Просыпаюсь в 6-15 и сразу же смотрю на экран мобильного: пусто. Терехов не звонил и не писал. Быть может, занят? Но чем? Или кем? По спине пробегают мурашки: вверх и вниз, вверх и вниз. Неужели свидания со мной были всего лишь пунктом в программе конференции? Приятное дополнение — и больше ничего. «Не говори глупостей: мы — прекрасны! Скоро Терехов объявится, потому что мы — лучшее, что с ним могло произойти!», — изрекает тщеславие, продолжая рассматривать свое отражение в зеркале, а здравый рассудок лишь многозначительно улыбается.
Пятнадцать минут на беговой дорожке, десять — на силовых тренажерах, опять беговая дорожка, бокал свежевыжатого сока — апельсиновый, смешанный с яблочным — в баре. Достаю из шкафчика телефон: ни непринятых звонков, ни новых сообщений. Прохладный душ, чайник зеленого чая с жасмином в баре. Выхожу из спортзала и медленным шагом направляюсь к машине, поглядывая на экран мобильного. Здравый рассудок отвешивает подзатыльник тщеславию.
У лифта встречаю Шарова. От него пахнет свежесваренным кофе и миндалем.
— Крошка Мэри, привет! Как Барселона?
— Нормально, — отвечаю я как можно более беспристрастно, хотя от воспоминаний бросает в холодный пот.

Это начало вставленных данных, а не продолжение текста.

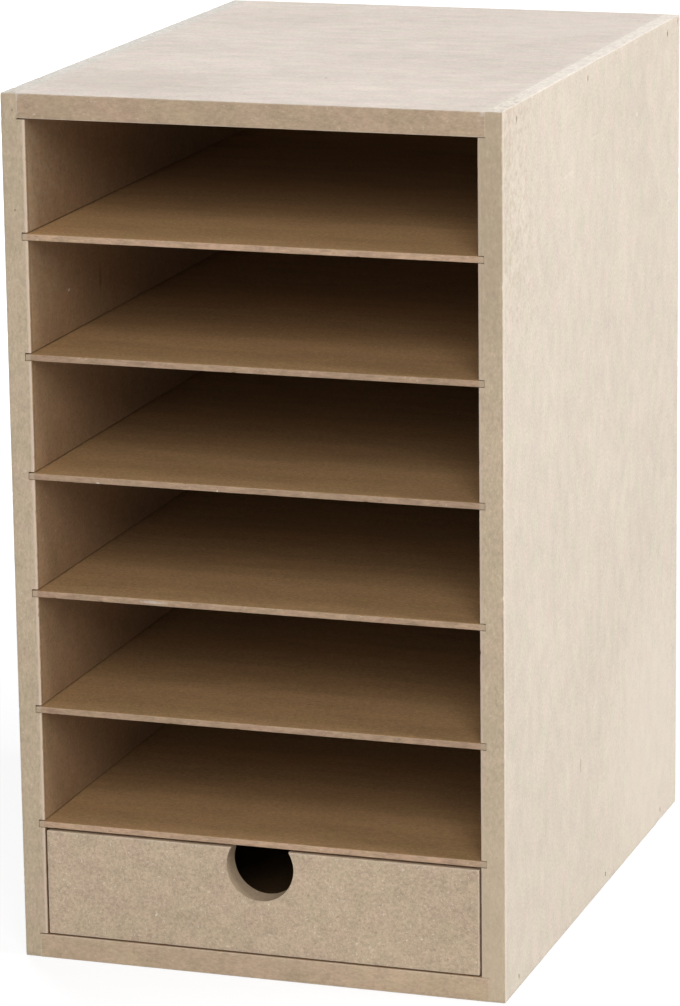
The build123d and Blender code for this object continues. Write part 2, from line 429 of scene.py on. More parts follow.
def spotMesh(name, spots):
    mesh = bpy.data.meshes.new(name)
    mesh.from_pydata([place for place, _, _, _ in spots], [], [])
    for label, index in (("outward", 1), ("headAlong", 2)):
        layer = mesh.attributes.new(label, "FLOAT_VECTOR", "POINT")
        for point, spot in zip(layer.data, spots):
            point.vector = spot[index]
    return mesh


def growPiece(name, tree, inputs, spots=(), smoothBelow=38.0):
    # runs a tree once, and keeps its result as a plain mesh
    seedObject = addObject(name + "Seed", spotMesh(name + "Spots", spots))
    modifier = seedObject.modifiers.new("grow", "NODES")
    modifier.node_group = tree
    sockets = [item for item in tree.interface.items_tree if item.in_out == "INPUT"]
    identifiers = {item.name: item.identifier for item in sockets}
    for label, value in inputs.items():
        modifier[identifiers[label]] = value
    graph = bpy.context.evaluated_depsgraph_get()
    mesh = bpy.data.meshes.new_from_object(seedObject.evaluated_get(graph), depsgraph=graph)
    mesh.name = name
    bpy.data.objects.remove(seedObject)
    for layer in [layer for layer in mesh.attributes if layer.name in ("outward", "headAlong")]:
        mesh.attributes.remove(layer)
    piece = addObject(name, mesh)
    for polygon in mesh.polygons:
        polygon.use_smooth = True
    mesh.set_sharp_from_angle(angle=math.radians(smoothBelow))
    print(f"piece {name}: {len(mesh.polygons)} faces")
    return piece


def settle(piece, body, *nodes):
    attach(piece, body)
    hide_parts(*nodes)
    return piece


# shader groups that the materials share

# the fibreboard's pattern; scales are in features per metre
grainLook = {
    "cloudScale": 16.0, "mottleScale": 120.0,
    "fineScale": 620.0, "finestScale": 1700.0,
    "fineShare": 0.8, "finestShare": 0.5,
    "tintScale": 75.0, "tintSpread": 0.3,
    "bendScale": 700.0, "bendBy": 2.6 * mm,                 # how the flecks' outlines are bent
    "pale": ((520.0, 0.27, 0.22), (230.0, 0.17, 0.10)),     # flecks as (scale, size, share of cells)
    "dark": ((470.0, 0.24, 0.12), (170.0, 0.12, 0.10)),
    "relief": 0.12,
}
# the noise that breaks up wear, spots and bands, and how far it moves their rims
breakUp = {"wearScale": 90.0, "wearFrom": 0.35, "wearFull": 0.62,
           "spotScale": 420.0, "spotBy": 0.16, "spotCore": 0.3, "bandScale": 260.0, "bandBy": 0.3}


def addNoise(tree, vector, scale, detail, roughness=0.55):
    # noise moved to lie round nought, with a spread of about one
    noise = noiseAt(tree, vector, scale, detail, roughness)
    return calc(tree, "MULTIPLY", calc(tree, "SUBTRACT", noise, 0.5), 8.0)


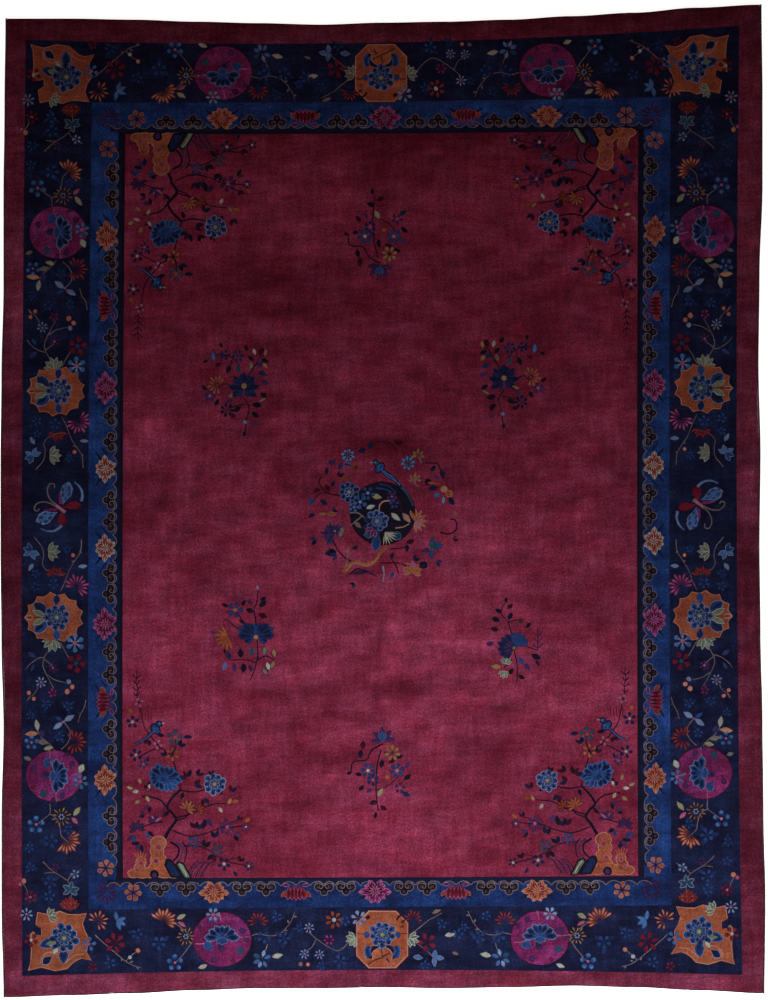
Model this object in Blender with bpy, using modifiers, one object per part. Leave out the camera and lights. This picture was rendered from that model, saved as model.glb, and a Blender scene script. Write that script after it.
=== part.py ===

— Скучала по мне? — не унимается он.
— Нет.
Я говорю правду: последние несколько дней мои мысли были заняты чем угодно, только не Шаровым. В тишине мы поднимаемся на четвертый этаж, в тишине минуем длинный коридор, ведущий в опен-спейс, и, продолжая хранить молчание, расходимся по своим отсекам.
— Доброе утро, — ставлю сумку на стол. — А где Лидочка? Уже десять часов.
Оля и Аня переглядываются.
— Она заболела, — Безухова почему-то выглядит виноватой.
— И давно?
— В прошлый четверг…
Я слишком хорошо знаю Ландышеву, чтобы поверить в болезнь, внезапно подкосившую ее в первый же день моего отъезда. Похоже, недавний инцидент с заявлением на отпуск ничему ее не научил. Есть и другой вариант: она рассчитывает на поддержку Орла, поэтому и позволяет себе подобные демарши. Вот только ее любовник — мне не указ. Интересно, как бы эта парочка себя вела, узнав, что я в курсе их интрижки?
— В двенадцать совещание у генерального. Отчеты по нашим отделам — на твоем столе, — Оля говорит так, словно чем-то встревожена.